18th March - 24th March in Victorian Edinburgh


19th March 1869
On the subject of education, a letter to the editor appears in The Scotsman Newspaper - ‘Could not the immense amount of money now expended in hospitals in Edinburgh be devoted to building schools in the different districts in this city, which every poor child should be compelled to attend?

Education of children was a issue which often found itself in the news during this time.  In poor families children were often needed to go out to work, however the Education (Scotland) Act of 1872, finally made education compulsory for all.

23rd March 1875
A serious charge was made against a man named Thomas Anderson on this date, that in a ‘fit of passion’ he had seized the ten year old son of his landlord and put him on the fire.  Anderson denied the charge, stating that he had pushed the boy, who then fell against the fire.  The boy however stated that Anderson had forced him upon the fire, but that he had managed to get off before being burned.  The magistrate, stating that Anderson was fortunate that the boy had not been hurt, fined him one guinea.

March 23rd 1869
The Scotsman Newspaper reports - ‘Miss Garrett, who seven years ago strenuously endeavoured to induce the Universities of St Andrews and Edinburgh to admit her to study for a degree of Doctor of Medicine, but in vain – who subsequently passed the examinations, and became a licentiate of the Apothecaries’ Company of London – and who has now for several years been in successful practice of her profession in the Metropolis, has, we learn, just been admitted by the Faculty of Medicine of Paris to examination for a degree of M.D….It is curious to have to notice Miss Garrett’s continued success in other quarters at the very time at which we have also to record that another lady applicant is now knocking at the gates of our Scottish Colleges……It may well be that public opinion has now so far advanced in this matter that Miss Jex-Blake’s application to the Medical Faculty of the University will not be refused at all.’
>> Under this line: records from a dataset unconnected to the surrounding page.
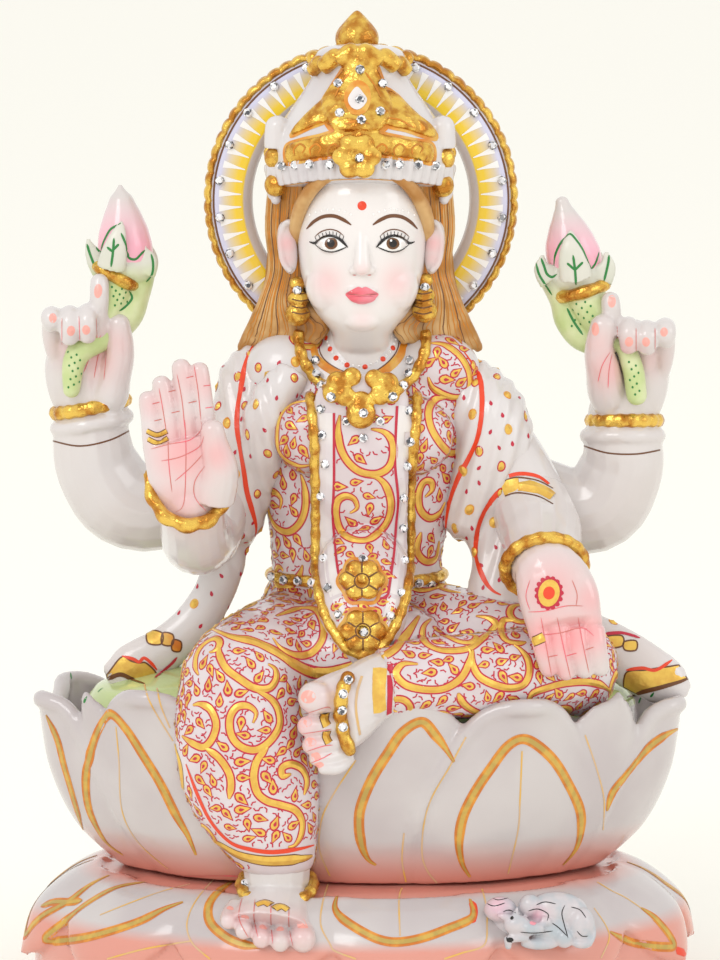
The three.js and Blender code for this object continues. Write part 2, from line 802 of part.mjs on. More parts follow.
const marbleSolid = wasm.Manifold.union([
  ...lotusThrone(),
  ...torso(),
  ...sash(),
  ...necklace(),
  ...veil(),
  ...hangingLeg(),
  ...foldedLeg(),
  ...blessingArm(),
  ...givingArm(),
  ...rearArm(-1, {
    elbow: [-70, 15, 57.5],
    wrist: [-82.5, 12, 82],
    palm: [-84.2, 10, 103],
    knuckles: [[-93, 110, 117.5], [-88, 106.5, 116.5], [-83.2, 107.5, 118]],
    index: [[-79, 2, 113], [-78, 3, 125.5]],
  }),
  ...rearArm(1, {
    elbow: [71.5, 15, 56.5],
    wrist: [81, 12, 80.5],
    palm: [82.4, 10, 101.5],
    knuckles: [[92.5, 107, 114.5], [87, 103.5, 112.5], [81.8, 104.5, 113]],
    index: [[75, 4, 112], [74, 3, 120.5]],
    thumb: [[74, 3, 98, 4.2], [72.8, -1, 106, 3.6], [73.5, -2, 110, 3.2]],
  }),
  ...lotusBud({
    tip: [-73, 8, 156],
    cup: [-71.5, 8, 134],
    neck: [-70, 9, 118.6],
    stemTop: [-77, 3, 112],
    stemEnd: [-87.5, -0.5, 92],
    lean: 1,
  }),
  ...lotusBud({
    tip: [62, 8, 153],
    cup: [66, 8, 132],
    neck: [65.5, 9, 116],
    stemTop: [73, 3, 108],
    stemEnd: [86, -0.5, 90],
    lean: -1,
  }),
  ...head(),
  ...hair(),
  ...crown(),
  ...halo(),
  ...restingCalf(),
]);

function meshOf(made) {
  const { numProp, vertProperties, triVerts, numVert } = made.getMesh();
  const position = new Float32Array(numVert * 3);
  for (let i = 0; i < numVert; i++)
    position.set(vertProperties.subarray(i * numProp, i * numProp + 3), i * 3);
  return new THREE.BufferGeometry()
    .setAttribute("position", new THREE.BufferAttribute(position, 3))
    .setIndex(new THREE.BufferAttribute(triVerts, 1));
}

const marble = new THREE.MeshStandardMaterial({ color: 0xe9e2dc, roughness: 0.35 });
const glass = new THREE.MeshStandardMaterial({ color: 0xf4f6f8, roughness: 0.05, metalness: 0.4 });

const statue = new THREE.Group();
const carving = new THREE.Mesh(meshOf(marbleSolid), marble);
carving.name = "marble_carving";
statue.add(carving);

const caster = new THREE.Raycaster();
carving.updateMatrixWorld();
const counts = {};
for (const [name, x, z] of stonePlaces()) {
  counts[name] = (counts[name] ?? 0) + 1;
  const { seat, normal } = setStone(caster, carving, x, z);
  const stone = new THREE.Mesh(stoneGeometry(), glass);
  stone.name = name + "_" + counts[name];
  stone.position.copy(seat);
  stone.quaternion.setFromUnitVectors(V(0, 0, 1), normal);
  statue.add(stone);
}

export default statue;
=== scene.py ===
import math
import random

import bpy
from mathutils import Matrix, Vector
from mathutils.bvhtree import BVHTree


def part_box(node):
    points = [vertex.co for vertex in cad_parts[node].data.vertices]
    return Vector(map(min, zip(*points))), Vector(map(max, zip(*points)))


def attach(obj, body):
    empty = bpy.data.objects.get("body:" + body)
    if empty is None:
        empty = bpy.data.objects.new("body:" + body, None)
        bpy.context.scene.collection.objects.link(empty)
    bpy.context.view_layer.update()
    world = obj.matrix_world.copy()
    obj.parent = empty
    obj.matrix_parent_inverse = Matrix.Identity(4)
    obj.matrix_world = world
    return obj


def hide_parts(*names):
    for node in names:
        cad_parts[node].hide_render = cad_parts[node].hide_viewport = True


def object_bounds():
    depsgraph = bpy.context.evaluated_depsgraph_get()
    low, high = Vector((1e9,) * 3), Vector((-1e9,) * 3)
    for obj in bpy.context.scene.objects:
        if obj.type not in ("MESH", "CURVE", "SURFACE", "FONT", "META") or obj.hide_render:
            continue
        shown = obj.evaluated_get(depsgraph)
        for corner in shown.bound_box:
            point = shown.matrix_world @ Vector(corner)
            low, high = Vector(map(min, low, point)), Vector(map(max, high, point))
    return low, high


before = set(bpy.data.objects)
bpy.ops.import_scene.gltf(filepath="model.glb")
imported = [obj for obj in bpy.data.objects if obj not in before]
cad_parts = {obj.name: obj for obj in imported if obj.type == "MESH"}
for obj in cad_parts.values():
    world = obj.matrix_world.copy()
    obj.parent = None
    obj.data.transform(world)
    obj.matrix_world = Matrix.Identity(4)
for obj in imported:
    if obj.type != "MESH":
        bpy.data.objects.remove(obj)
cadLow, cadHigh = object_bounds()

# The tables below are in millimetres, drawn for a figure this tall
drawnHeight = 303
unit = (cadHigh.z - cadLow.z) / drawnHeight
seatRim = 95  # height of the seat's rim over the underside
lookDown = math.radians(8)
slope = math.tan(lookDown)
random.seed(4)


def at(x, y, v):
    # a place on the figure; v is its height over the rim as it looks from the front
    return Vector((x, y, seatRim + v - y * slope)) * unit


def spot(x, y, z):
    return Vector((x, y, z)) * unit


# ---- camera, as the picture was taken: a little above, straight in front
camera = {
    "lens": 200,
    "sensor": 36,
    "distance": 1628,
    "aimHeight": 160.5,
    "wide": 720,
    "high": 960,
}


def addCamera():
    bpy.ops.object.camera_add()
    cam = bpy.context.object
    cam.name = "camera"
    cam.data.lens = camera["lens"]
    cam.data.sensor_width = camera["sensor"]
    cam.data.clip_end = 20
    aim = spot(0, 0, camera["aimHeight"])
    away = Vector((0, -math.cos(lookDown), math.sin(lookDown)))
    cam.location = aim + away * camera["distance"] * unit
    cam.rotation_euler = (-away).to_track_quat("-Z", "Y").to_euler()
    bpy.context.scene.camera = cam
    return cam


mmPerPixel = 0.305
cam = addCamera()
camTurn = cam.rotation_euler.to_matrix()


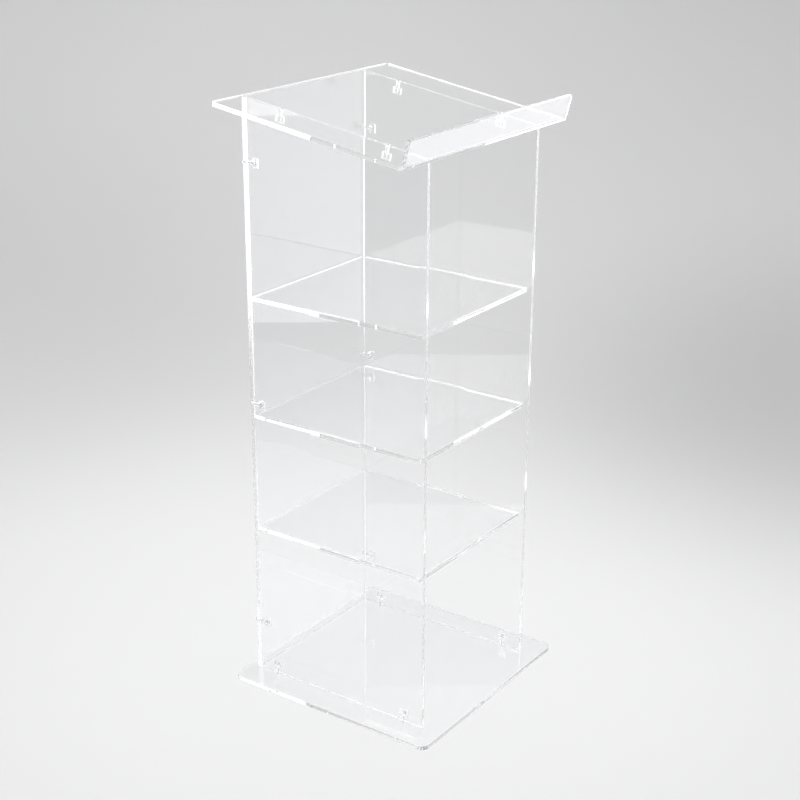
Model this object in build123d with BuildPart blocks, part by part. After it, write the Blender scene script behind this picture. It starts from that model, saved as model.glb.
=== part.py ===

University education for British women had been fairly unheard of prior to 1869, but on the application of Sophia Jex-Blake to attend lectures at the Edinburgh medical school and subsequently being granted permission, the medical school received its first female student. Sophia Jex-Blake later set up a practice at Manor Place in the New Town in 1878, becoming the city’s first female doctor, also establishing a clinic
for poor patients. This clinic later became known as Bruntsfield Hospital.